ATHENS, Greece (AP) — The Latest on issues involving migrants in Europe (all times local):
Czech and Austrian presidents have expressed doubts about the EU-Turkey deal to stem the flow of refugees to the European continent.
Austrian President Heinz Fischer says he wishes the deal would bring good results "but I am not sure about it at all."
His Czech counterpart, Milos Zeman, known for his anti-Muslim and anti-migrant rhetoric, says that from the Turkish side he considers the deal "blackmail."
Fischer was on his last foreign trip before his second term in office expires. The two met at the presidential residence in Lany, west of Prague.
Finland has started tightening controls at two northern border crossings with Russia to halt illegal crossings.
Tuija Paakki, spokeswoman for The Finnish Border Guard, said Monday crossings at the two Arctic border posts were limited to citizens of Finland, Russia and Belarus, and their families.
The move comes after a surge in asylum-seekers from the Middle East and Asia entering northern Finland from Russia. The increase has raised fears the region could become a new major entry point into Europe for migrants.
The six-month measure was agreed between Russian President Vladimir Putin and his Finnish counterpart Sauli Niinisto last month.
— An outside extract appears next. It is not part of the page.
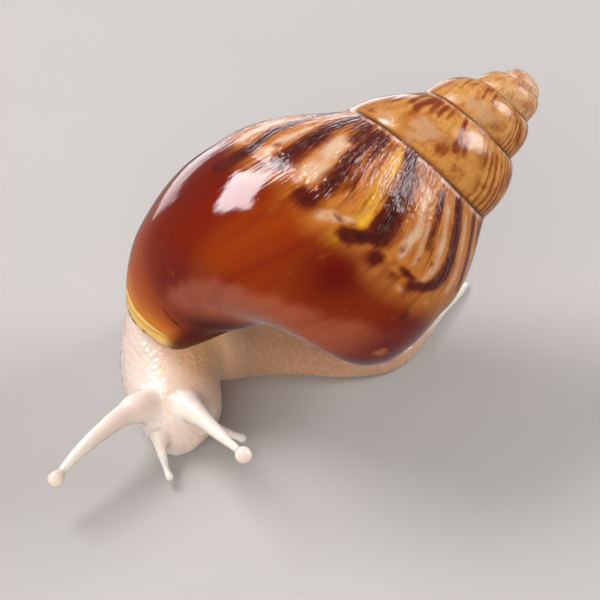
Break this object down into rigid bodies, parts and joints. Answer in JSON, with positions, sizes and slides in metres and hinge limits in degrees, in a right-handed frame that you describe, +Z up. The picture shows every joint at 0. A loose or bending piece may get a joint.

It covers only the two Arctic crossings, not other crossings between the two countries further south.
More than 1,000 people have applied for asylum at the Arctic crossings so far this year — up from less than 700 in 2015.
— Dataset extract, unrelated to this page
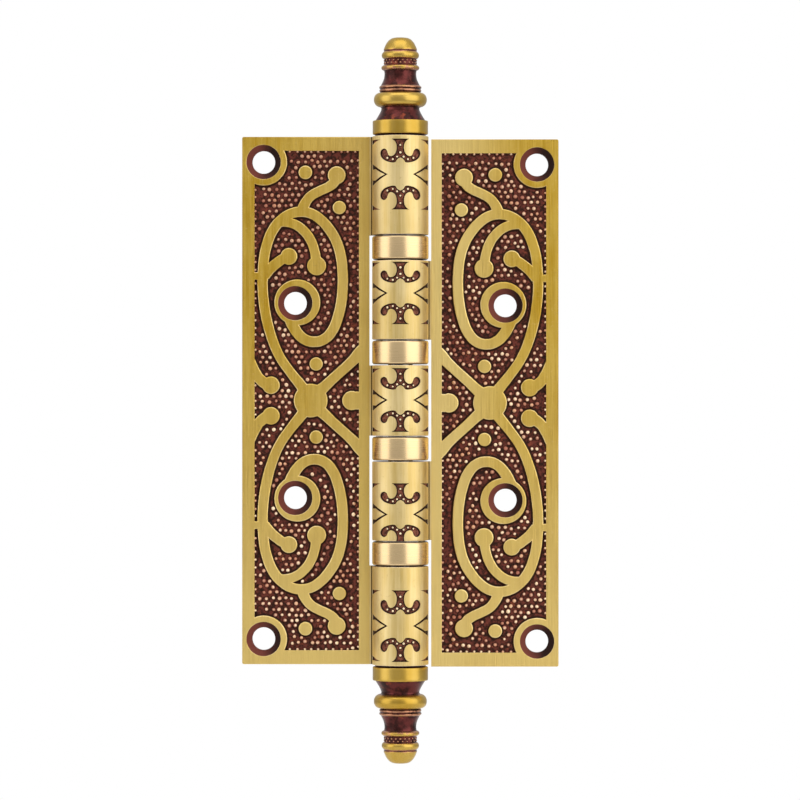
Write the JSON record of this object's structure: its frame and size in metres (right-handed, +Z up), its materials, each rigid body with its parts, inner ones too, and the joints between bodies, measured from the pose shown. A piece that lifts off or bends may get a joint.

Macedonia has asked Greece to fully engage its police forces to prevent what it called the violent rioting of migrants and attempts to illegally cross the border.
Monday's call came a day after seven-hour clashes between Macedonian security forces and hundreds of migrants and refugees who attempted to breach the border fence at an impromptu refugee camp housing more than 11,000 people near the Greek village of Idomeni.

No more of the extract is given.